Anyway, I understand it now, but it took a while.  Long time since that happened.  In fact, it hasn't happened to me since 1988.

Studying the Law is Like a Three Stooges Episode

I was forewarned about this by the guys at the "Barely Legal Blog".  They were referring to workman's comp claims and how they were unintentionally hilarious.  Reading the legal description probably makes them funnier because of the incongruity of the legal language against the backdrop of slapstick human behavior.

Reading about torts sometimes involves reading about people who are injured while doing things.  These are the sorts of things the popular media likes to publicize.  "A guy pees on a railroad track while drunk, electrocutes himself, and sues the railroad company."
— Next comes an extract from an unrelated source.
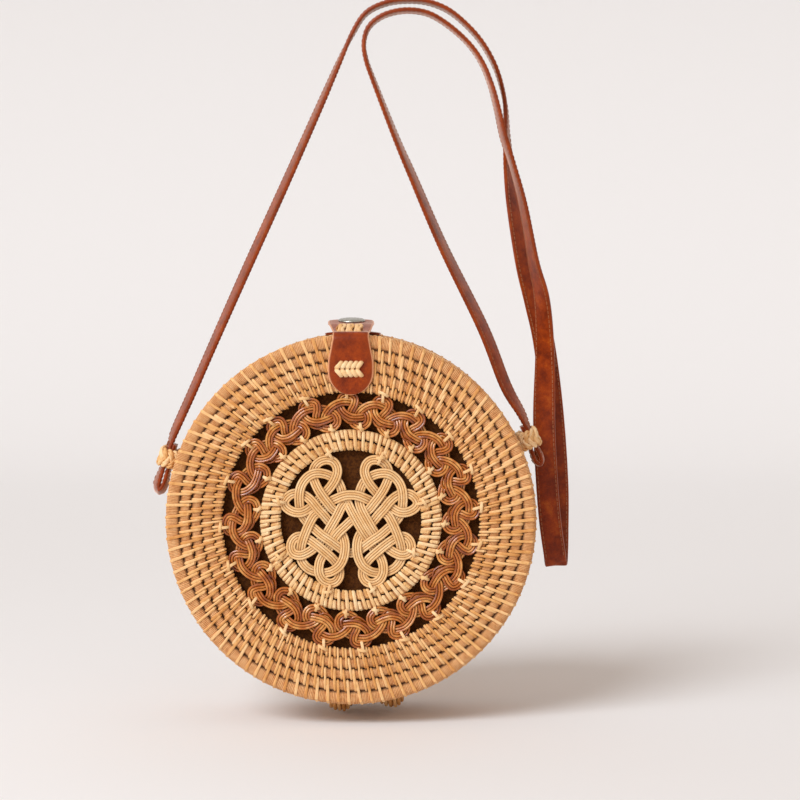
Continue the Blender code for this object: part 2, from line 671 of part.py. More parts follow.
def flap_level():
    """Height of the flap's lower face over the snap."""
    return (
        LEATHER_TOP + CLEARANCE + SNAP_STUD_HEIGHT + SNAP_NUB_HEIGHT
        + CLEARANCE + SNAP_SOCKET_HEIGHT + CLEARANCE
    )


def flap_rows():
    """Flap from its hinge, rising to the snap and flat over it."""
    start = HALF_CLEARANCE - FLAP_HINGE_SETBACK
    flat = SNAP_PLACE - SNAP_CAP_DIAMETER / 2
    rows = [(start, LEATHER_SEAT, TAB_WAIST)]
    for step in range(1, BEND_STEPS + 1):
        share = step / BEND_STEPS
        lift = (1 - math.cos(math.pi * share)) / 2
        rows.append((
            start + (flat - start) * share,
            LEATHER_SEAT + (flap_level() - LEATHER_SEAT) * lift,
            TAB_WAIST + (FLAP_END_WIDTH - TAB_WAIST) * share,
        ))
    rows.append((FLAP_END - FLAP_CORNER, flap_level(), FLAP_END_WIDTH))
    rows.append((FLAP_END, flap_level(), FLAP_END_WIDTH * FLAP_TIP_SHARE))
    return rows


def curved_patch():
    """Leather patch laid round the wall behind the seam."""
    half = math.asin(PATCH_WIDTH / 2 / LEATHER_SEAT)
    far = PATCH_SETBACK + PATCH_LENGTH
    sections = []
    for step in range(PATCH_SIDES + 1):
        angle = math.pi / 2 + half * (2 * step / PATCH_SIDES - 1)
        sections.append([
            polar(LEATHER_SEAT, angle, PATCH_SETBACK), polar(LEATHER_SEAT, angle, far),
            polar(LEATHER_TOP, angle, far), polar(LEATHER_TOP, angle, PATCH_SETBACK),
        ])
    return band(sections)


def disc(diameter, low, high, crown=0.0):
    """A snap disc about the vertical through the snap, with a crowned top."""
    radius = diameter / 2
    rim = (high - low) * SNAP_RIM_SHARE
    profile = [(0.0, low), (radius, low), (radius, high - rim), (radius - rim, high)]
    if crown:
        inward, upward = SNAP_SHOULDER_SHARES
        profile.append((radius * inward, high + crown * upward))
    profile.append((0.0, high + crown))
    bm = turned(profile, SNAP_SIDES, (0.0, 0.0, 1.0), closed=False)
    bmesh.ops.translate(bm, verts=bm.verts[:], vec=(0.0, SNAP_PLACE, 0.0))
    return bm


def zigzag(start, along, up, out, span, height, width, thickness, count):
    """One cane laid in zigzag stitches on a flat place."""
    sections = []
    for index in range(count + 1):
        rise = (index % 2 - 0.5) * (height - width)
        place = start + along * (span * (index / count - 0.5)) + up * rise
        sections.append(box_section(place + out * thickness / 2, up, out, width * 2, thickness))
    return band(sections)


def end_stitches(angle, right):
    """Thread bar through both layers of a doubled strap end, above its keeper."""
    outward, down, middle = keeper_frame(angle, right)
    above = KEEPER_LENGTH / 2 + END_STITCH_WIDTH
    out = LAYER_SPACING / 2 + STRAP_THICKNESS / 2 + CLEARANCE + END_STITCH_HEIGHT / 2
    place = middle - down * above + outward * out
    ends = [place + Vector((0.0, side * END_STITCH_SPAN / 2, 0.0)) for side in (-1, 1)]
    return band([
        box_section(end, down, outward, END_STITCH_WIDTH, END_STITCH_HEIGHT) for end in ends
    ])


def loop_cutters():
    """Full-turn grooves that the bottom loops pass through, as guides that only cut."""
    cutters = []
    for side in (-1, 1):
        bm = loop_band(side, CLEARANCE)
        cutter = add_piece("groove_left" if side < 0 else "groove_right", bm, CANE)
        cutter.hide_render = True
        cutter.display_type = "WIRE"
        cutters.append(cutter)
    return cutters


def loop_band(side, margin):
    """Ring about the hinge axis, wider by a margin all round."""
    inner = LOOP_BORE_RADIUS - margin
    outer = LOOP_BORE_RADIUS + LOOP_THICKNESS + margin
    half = LOOP_WIDTH / 2 + margin
    centre = side * LOOP_SPACING / 2
    bm = turned(
        [(inner, centre - half), (outer, centre - half), (outer, centre + half), (inner, centre + half)],
        LOOP_SIDES, (1.0, 0.0, 0.0),
    )
    turn = Matrix.Rotation(-LOOP_ANGLE, 4, "Y")
    shift = Matrix.Translation(polar(HINGE_RADIUS, LOOP_ANGLE - math.pi / 2))
    bmesh.ops.transform(bm, matrix=shift @ turn, verts=bm.verts[:])
    return bm


def cut(piece, cutters):
    """Takes the grooves out of a piece."""
    for cutter in cutters:
        modifier = piece.modifiers.new(cutter.name, "BOOLEAN")
        modifier.operation = "DIFFERENCE"
        modifier.solver = "EXACT"
        modifier.object = cutter


def build_front(pivot_point, cutters):
    """Front half drum with its openwork, lining and closure tab."""
    add_piece("front_face_weave", turned(face_profile(), DRUM_SIDES), CANE, pivot_point)
    wall = add_piece("front_wall_weave", turned(wall_profile(-1), DRUM_SIDES), CANE, pivot_point)
    cut(wall, cutters)
    hoop = add_piece("front_rim_hoop", turned(hoop_profile(-1), DRUM_SIDES), CANE, pivot_point)
    cut(hoop, cutters)
    add_piece("front_inner_ring", turned(inner_ring_profile(), DRUM_SIDES), PALE_CANE, pivot_point)
    add_piece("front_chain_ring", chain_band(), DARK_CANE, pivot_point)
    add_piece("front_knot_open_band", knot_band(open_knot_points(), False), PALE_CANE, pivot_point)
    add_piece("front_knot_closed_band", knot_band(closed_knot_points(), True), PALE_CANE, pivot_point)
    lining = turned(lining_profile(-1), DRUM_SIDES, closed=False)
    add_piece("front_lining", lining, CLOTH, pivot_point)
    add_piece("front_tab", leather_strip(tab_rows(), LEATHER_THICKNESS), LEATHER, pivot_point)
    front = -HALF_DEPTH - 2 * CLEARANCE - LEATHER_THICKNESS
    stitches = zigzag(
        Vector((0.0, front, FACE_STITCH_PLACE)), Vector((1.0, 0.0, 0.0)), Vector((0.0, 0.0, 1.0)),
        Vector((0.0, -1.0, 0.0)), FACE_STITCH_SPAN, FACE_STITCH_HEIGHT, STITCH_CANE,
        STITCH_THICKNESS, STITCH_COUNT * 2,
    )
    add_piece("tab_face_stitches", stitches, PALE_CANE, pivot_point)
    stitches = zigzag(
        Vector((0.0, -TOP_STITCH_PLACE, LEATHER_TOP + CLEARANCE)), Vector((1.0, 0.0, 0.0)),
        Vector((0.0, 1.0, 0.0)), Vector((0.0, 0.0, 1.0)), TOP_STITCH_SPAN, FACE_STITCH_HEIGHT,
        STITCH_CANE, TOP_STITCH_HEIGHT, STITCH_COUNT * 2,
    )
    add_piece("tab_top_stitches", stitches, PALE_CANE, pivot_point)


def build_flap(pivot_point):
    """Flap with both halves of its snap."""
    add_piece("closure_flap", leather_strip(flap_rows(), LEATHER_THICKNESS), LEATHER, pivot_point)
    top = flap_level() + LEATHER_THICKNESS + CLEARANCE
    crown = SNAP_CAP_HEIGHT * SNAP_CROWN_SHARE
    cap = disc(SNAP_CAP_DIAMETER, top, top + SNAP_CAP_HEIGHT - crown, crown)
    add_piece("snap_cap", cap, NICKEL, pivot_point)
    low = flap_level() - CLEARANCE - SNAP_SOCKET_HEIGHT
    socket = disc(SNAP_SOCKET_DIAMETER, low, low + SNAP_SOCKET_HEIGHT)
    add_piece("snap_socket", socket, NICKEL, pivot_point)


def build_stud(pivot_point):
    """Lower half of the snap: a flat base with its nub."""
    low = LEATHER_TOP + CLEARANCE
    middle = low + SNAP_STUD_HEIGHT
    profile = [
        (0.0, low), (SNAP_STUD_DIAMETER / 2, low), (SNAP_STUD_DIAMETER / 2, middle),
        (SNAP_NUB_DIAMETER / 2, middle), (SNAP_NUB_DIAMETER / 2, middle + SNAP_NUB_HEIGHT),
        (0.0, middle + SNAP_NUB_HEIGHT),
    ]
    bm = turned(profile, SNAP_SIDES, (0.0, 0.0, 1.0), closed=False)
    bmesh.ops.translate(bm, verts=bm.verts[:], vec=(0.0, SNAP_PLACE, 0.0))
    add_piece("snap_stud", bm, NICKEL, pivot_point)


def build_back(pivot_point, cutters):
    """Back half drum with its lining, patch, strap keepers and bottom loops."""
    add_piece("back_face_weave", turned(back_profile(), DRUM_SIDES, closed=False), CANE, pivot_point)
    wall = add_piece("back_wall_weave", turned(wall_profile(1), DRUM_SIDES), CANE, pivot_point)
    cut(wall, cutters)
    hoop = add_piece("back_rim_hoop", turned(hoop_profile(1), DRUM_SIDES), CANE, pivot_point)
    cut(hoop, cutters)
    lining = turned(lining_profile(1), DRUM_SIDES, closed=False)
    add_piece("back_lining", lining, CLOTH, pivot_point)
    add_piece("back_patch", curved_patch(), LEATHER, pivot_point)
    add_piece("strap_keeper_left", keeper(KEEPER_LEFT_ANGLE, False), PALE_CANE, pivot_point)
    add_piece("strap_keeper_right", keeper(KEEPER_RIGHT_ANGLE, True), PALE_CANE, pivot_point)
    add_piece("hinge_loop_left", loop_band(-1, 0.0), PALE_CANE, pivot_point)
    add_piece("hinge_loop_right", loop_band(1, 0.0), PALE_CANE, pivot_point)
    build_stud(pivot_point)


def build_strap():
    """Strap with the thread that closes its doubled ends."""
    add_piece("strap", strap_band(), LEATHER, place=Vector())
    left = end_stitches(KEEPER_LEFT_ANGLE, False)
    add_piece("strap_end_stitches_left", left, PALE_CANE)
    right = end_stitches(KEEPER_RIGHT_ANGLE, True)
    add_piece("strap_end_stitches_right", right, PALE_CANE)


def main():
    for leftover in list(bpy.data.objects):
        bpy.data.objects.remove(leftover, do_unlink=True)
    left = keeper_frame(KEEPER_LEFT_ANGLE, False)[2]
    right = keeper_frame(KEEPER_RIGHT_ANGLE, True)[2]
    swing = pivot("swing_axis", BAG_CENTRE + (left + right) / 2)
    hinge = pivot("hinge_axis", BAG_CENTRE + polar(HINGE_RADIUS, LOOP_ANGLE - math.pi / 2), swing)
    fold = pivot(
        "flap_axis", BAG_CENTRE + Vector((0.0, -FLAP_HINGE_SETBACK, LEATHER_TOP)), hinge,
    )
    cutters = loop_cutters()
    build_strap()
    build_back(swing, cutters)
    build_front(hinge, cutters)
    build_flap(fold)


main()
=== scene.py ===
import math
import random

import bmesh
import bpy
from mathutils import Matrix, Vector
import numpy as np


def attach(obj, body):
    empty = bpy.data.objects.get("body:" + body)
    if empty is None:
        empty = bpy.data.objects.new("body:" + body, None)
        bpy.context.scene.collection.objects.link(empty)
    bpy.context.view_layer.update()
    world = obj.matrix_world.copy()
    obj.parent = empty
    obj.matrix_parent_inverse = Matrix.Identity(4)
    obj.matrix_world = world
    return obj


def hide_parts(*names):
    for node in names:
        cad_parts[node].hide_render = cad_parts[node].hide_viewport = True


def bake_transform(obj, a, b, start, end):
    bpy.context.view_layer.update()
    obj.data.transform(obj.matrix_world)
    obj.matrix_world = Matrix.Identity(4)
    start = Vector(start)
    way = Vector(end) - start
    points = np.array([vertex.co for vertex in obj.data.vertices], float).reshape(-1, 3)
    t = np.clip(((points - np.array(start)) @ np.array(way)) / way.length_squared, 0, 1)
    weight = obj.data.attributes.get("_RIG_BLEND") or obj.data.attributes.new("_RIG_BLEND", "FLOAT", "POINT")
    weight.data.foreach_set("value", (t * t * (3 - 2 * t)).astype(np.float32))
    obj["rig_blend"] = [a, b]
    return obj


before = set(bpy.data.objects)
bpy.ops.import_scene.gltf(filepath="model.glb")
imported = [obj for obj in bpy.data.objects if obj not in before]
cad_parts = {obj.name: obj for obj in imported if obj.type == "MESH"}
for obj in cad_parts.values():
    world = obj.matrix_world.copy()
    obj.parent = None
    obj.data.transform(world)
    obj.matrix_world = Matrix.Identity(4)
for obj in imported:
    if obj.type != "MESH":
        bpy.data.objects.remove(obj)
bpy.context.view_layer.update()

# Round basket bag in coiled rattan, in metres. The bag's own pieces are drawn about the middle
# of the drum, its front towards -Y, and makePiece moves them to bagCentre.
bagCentre = Vector((-0.032003, -0.0045, -0.2841))
halves = ((-1, "front_shell", "front"), (1, "bag_back", "back"))
rightward = Vector((1.0, 0.0, 0.0))
backward = Vector((0.0, 1.0, 0.0))
dice = random.Random(41)


def toLinear(hexColour):
    parts = [int(hexColour[i:i + 2], 16) / 255 for i in (1, 3, 5)]
    return [p / 12.92 if p <= 0.04045 else ((p + 0.055) / 1.055) ** 2.4 for p in parts] + [1.0]


def addNode(tree, kind, inputs=None, **settings):
    node = tree.nodes.new(kind)
    for key, value in settings.items():
        setattr(node, key, value)
    for key, value in (inputs or {}).items():
        if isinstance(value, bpy.types.NodeSocket):
            tree.links.new(value, node.inputs[key])
        else:
            node.inputs[key].default_value = value
    return node


def addRamp(tree, factor, stops):
    ramp = addNode(tree, "ShaderNodeValToRGB", {"Fac": factor})
    elements = ramp.color_ramp.elements
    while len(elements) < len(stops):
        elements.new(0.5)
    for element, (place, colour) in zip(elements, stops):
        element.position = place
        element.color = toLinear(colour)
    return ramp


def newMaterial(name, **shader):
    material = bpy.data.materials.new(name)
    material.use_nodes = True
    tree = material.node_tree
    surface = tree.nodes["Principled BSDF"]
    for key, value in shader.items():
        surface.inputs[key.replace("_", " ")].default_value = value
    return material, tree, surface


def smoothCurve(points, closed=False, steps=6):
    count = len(points)
    curve = []
    for i in range(count if closed else count - 1):
        four = [
            points[(i + j) % count] if closed else points[min(max(i + j, 0), count - 1)]
            for j in (-1, 0, 1, 2)
        ]
        for step in range(steps):
            t = step / steps
            weights = (
                (-t + 2 * t * t - t ** 3) / 2, (2 - 5 * t * t + 3 * t ** 3) / 2,
                (t + 4 * t * t - 3 * t ** 3) / 2, (t ** 3 - t * t) / 2,
            )
            total = points[0] * 0
            for point, weight in zip(four, weights):
                total = total + point * weight
            curve.append(total)
    if not closed:
        curve.append(points[-1])
    return curve


def spaced(curve, gap, closed=False):
    line = curve + [curve[0]] if closed else curve
    lengths = [0.0]
    for a, b in zip(line, line[1:]):
        lengths.append(lengths[-1] + (Vector(b[:3]) - Vector(a[:3])).length)
    count = max(2, round(lengths[-1] / gap))
    even = []
    at = 0
    for i in range(count if closed else count + 1):
        target = lengths[-1] * i / count
        while at < len(lengths) - 2 and lengths[at + 1] < target:
            at += 1
        span = lengths[at + 1] - lengths[at]
        even.append(line[at].lerp(line[at + 1], min(1.0, (target - lengths[at]) / span if span else 0.0)))
    return even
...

I know this probably doesn't speak well for me as a human being, but I literally laugh out loud when I read some of these things.  For instance, I'm reading a section on Implied Assumption of Risk.  (Basically, that an activity is so obviously dangerous that if you get hurt doing it, you can't sue for negligence on the part of the person who provided the activity.)

What had me rolling today were things like:

"The plaintiff goes skating at the defendant's skating rink, is hit by a poor skater who loses control, and is injured when she hits the wall of the rink"

and

"The plaintiff takes rock climbing instruction and is injured when a seemingly solid rock is dislodged by a climber and falls on her."*

Just getting the picture in my head is enough, but if you have, say, the characters of the Simpsons doing the activities, it gets even better. 
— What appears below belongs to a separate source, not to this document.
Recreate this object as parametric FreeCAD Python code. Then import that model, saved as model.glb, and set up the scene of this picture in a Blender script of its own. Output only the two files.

Picture Homer being hit in the head by a rock, saying "Doh!", and the kids doing that laughing thing that they do when they prank call Moe's. 

I think like most things in life, this stuff can be funny if you look at it the right way.  Maybe that should be my goal in all this:  to try and find a way to view this stuff with levity. 

* these excerpts are from "The Law of Torts, Fourth Edition, Examples & Explanations".